**PROBLEM STATEMENT**
Look through the data below and return each line where "JSON" appears.

**TASK INPUT**

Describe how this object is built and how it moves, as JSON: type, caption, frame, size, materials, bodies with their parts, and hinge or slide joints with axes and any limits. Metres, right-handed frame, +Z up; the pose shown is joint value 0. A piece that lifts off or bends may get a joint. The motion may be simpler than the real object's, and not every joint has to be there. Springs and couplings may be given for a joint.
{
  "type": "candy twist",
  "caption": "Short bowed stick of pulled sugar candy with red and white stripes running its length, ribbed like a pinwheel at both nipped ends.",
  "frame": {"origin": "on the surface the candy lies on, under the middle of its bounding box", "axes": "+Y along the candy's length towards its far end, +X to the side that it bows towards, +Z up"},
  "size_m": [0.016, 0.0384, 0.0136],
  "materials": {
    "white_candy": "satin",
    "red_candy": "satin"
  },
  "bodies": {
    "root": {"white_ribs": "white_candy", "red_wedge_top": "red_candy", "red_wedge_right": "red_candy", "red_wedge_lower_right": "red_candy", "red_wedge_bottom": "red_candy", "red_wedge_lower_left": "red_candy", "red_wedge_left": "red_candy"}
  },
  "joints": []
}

* * *

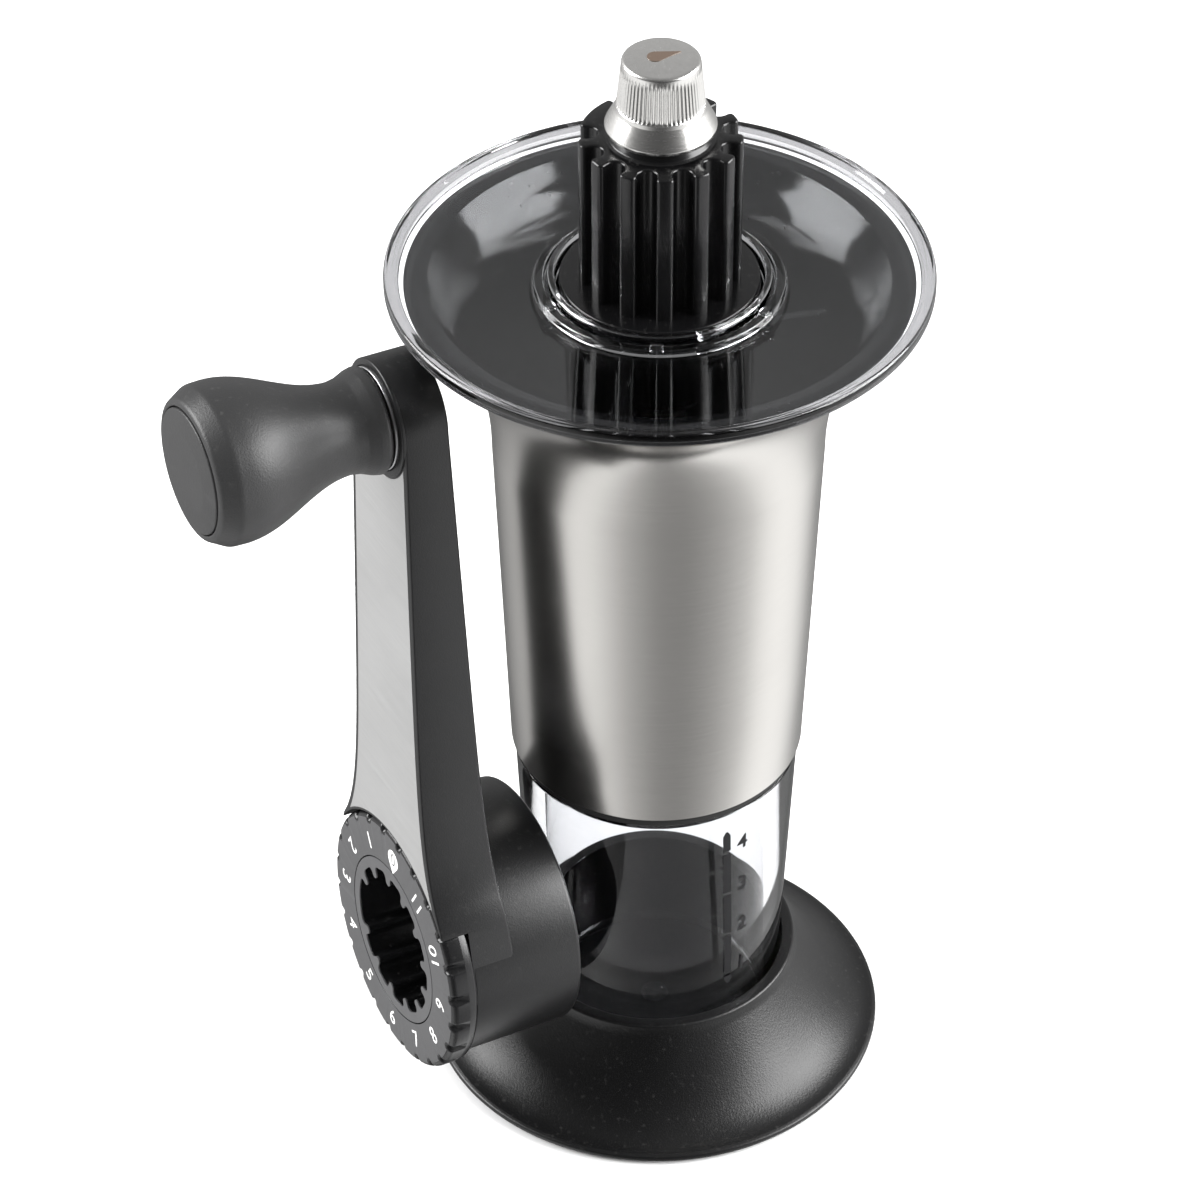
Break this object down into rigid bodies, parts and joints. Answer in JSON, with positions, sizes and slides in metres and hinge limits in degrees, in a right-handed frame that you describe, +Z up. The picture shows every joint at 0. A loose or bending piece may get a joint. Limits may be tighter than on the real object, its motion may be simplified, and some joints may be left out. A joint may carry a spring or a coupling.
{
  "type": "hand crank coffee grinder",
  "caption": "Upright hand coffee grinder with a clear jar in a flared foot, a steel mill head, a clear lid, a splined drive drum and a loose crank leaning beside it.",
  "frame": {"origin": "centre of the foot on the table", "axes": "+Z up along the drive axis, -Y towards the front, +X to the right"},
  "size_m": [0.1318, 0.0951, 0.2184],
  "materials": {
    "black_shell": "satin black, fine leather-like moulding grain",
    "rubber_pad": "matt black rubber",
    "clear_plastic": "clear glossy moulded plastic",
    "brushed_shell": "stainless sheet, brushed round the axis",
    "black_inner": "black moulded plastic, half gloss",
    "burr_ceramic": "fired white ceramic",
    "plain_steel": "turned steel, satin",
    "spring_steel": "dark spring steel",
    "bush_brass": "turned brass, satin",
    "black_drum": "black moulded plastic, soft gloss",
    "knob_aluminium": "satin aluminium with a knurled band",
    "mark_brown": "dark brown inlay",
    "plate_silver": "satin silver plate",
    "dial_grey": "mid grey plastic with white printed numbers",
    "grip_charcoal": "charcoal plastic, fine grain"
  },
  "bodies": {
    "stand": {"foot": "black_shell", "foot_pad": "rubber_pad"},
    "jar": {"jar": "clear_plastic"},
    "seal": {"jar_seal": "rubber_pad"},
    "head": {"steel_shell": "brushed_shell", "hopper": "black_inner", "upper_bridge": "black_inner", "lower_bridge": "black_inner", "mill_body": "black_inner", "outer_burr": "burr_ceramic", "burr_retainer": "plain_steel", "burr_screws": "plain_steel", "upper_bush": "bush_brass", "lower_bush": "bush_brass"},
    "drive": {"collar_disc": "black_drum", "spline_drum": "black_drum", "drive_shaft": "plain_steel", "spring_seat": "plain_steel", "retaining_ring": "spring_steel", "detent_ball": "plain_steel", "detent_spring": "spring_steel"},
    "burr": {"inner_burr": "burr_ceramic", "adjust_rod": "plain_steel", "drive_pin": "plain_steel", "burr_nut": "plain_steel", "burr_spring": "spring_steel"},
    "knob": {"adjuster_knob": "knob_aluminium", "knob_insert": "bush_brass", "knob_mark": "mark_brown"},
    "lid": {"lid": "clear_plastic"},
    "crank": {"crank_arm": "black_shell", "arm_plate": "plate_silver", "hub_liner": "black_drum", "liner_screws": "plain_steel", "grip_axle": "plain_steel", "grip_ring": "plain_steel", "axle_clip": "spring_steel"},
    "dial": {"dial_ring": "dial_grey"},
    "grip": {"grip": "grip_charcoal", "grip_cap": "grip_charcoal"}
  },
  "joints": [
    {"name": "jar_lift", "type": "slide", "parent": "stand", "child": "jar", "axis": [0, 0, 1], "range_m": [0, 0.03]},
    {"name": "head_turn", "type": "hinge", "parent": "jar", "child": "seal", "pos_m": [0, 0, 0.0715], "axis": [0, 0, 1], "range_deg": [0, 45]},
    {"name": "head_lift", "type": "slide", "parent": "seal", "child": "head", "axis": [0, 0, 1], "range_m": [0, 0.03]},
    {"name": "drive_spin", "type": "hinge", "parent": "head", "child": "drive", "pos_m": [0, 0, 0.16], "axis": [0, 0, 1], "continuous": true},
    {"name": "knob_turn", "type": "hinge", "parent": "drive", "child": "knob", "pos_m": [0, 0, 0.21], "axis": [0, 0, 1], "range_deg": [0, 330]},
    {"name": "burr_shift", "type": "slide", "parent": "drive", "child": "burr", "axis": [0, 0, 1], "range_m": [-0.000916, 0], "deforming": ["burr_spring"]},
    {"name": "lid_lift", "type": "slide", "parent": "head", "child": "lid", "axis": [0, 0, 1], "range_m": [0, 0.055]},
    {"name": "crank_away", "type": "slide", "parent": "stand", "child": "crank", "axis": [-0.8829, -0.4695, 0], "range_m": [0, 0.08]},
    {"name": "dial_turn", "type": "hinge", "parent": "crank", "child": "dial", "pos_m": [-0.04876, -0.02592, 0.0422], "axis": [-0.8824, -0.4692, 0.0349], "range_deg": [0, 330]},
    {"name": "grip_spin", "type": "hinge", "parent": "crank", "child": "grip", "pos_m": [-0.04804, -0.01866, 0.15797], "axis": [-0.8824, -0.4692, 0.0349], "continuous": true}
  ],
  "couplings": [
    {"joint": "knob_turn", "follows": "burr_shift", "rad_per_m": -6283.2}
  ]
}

**PROBLEM SOLUTION**
Describe how this object is built and how it moves, as JSON: type, caption, frame, size, materials, bodies with their parts, and hinge or slide joints with axes and any limits. Metres, right-handed frame, +Z up; the pose shown is joint value 0. A piece that lifts off or bends may get a joint. The motion may be simpler than the real object's, and not every joint has to be there. Springs and couplings may be given for a joint.
Break this object down into rigid bodies, parts and joints. Answer in JSON, with positions, sizes and slides in metres and hinge limits in degrees, in a right-handed frame that you describe, +Z up. The picture shows every joint at 0. A loose or bending piece may get a joint. Limits may be tighter than on the real object, its motion may be simplified, and some joints may be left out. A joint may carry a spring or a coupling.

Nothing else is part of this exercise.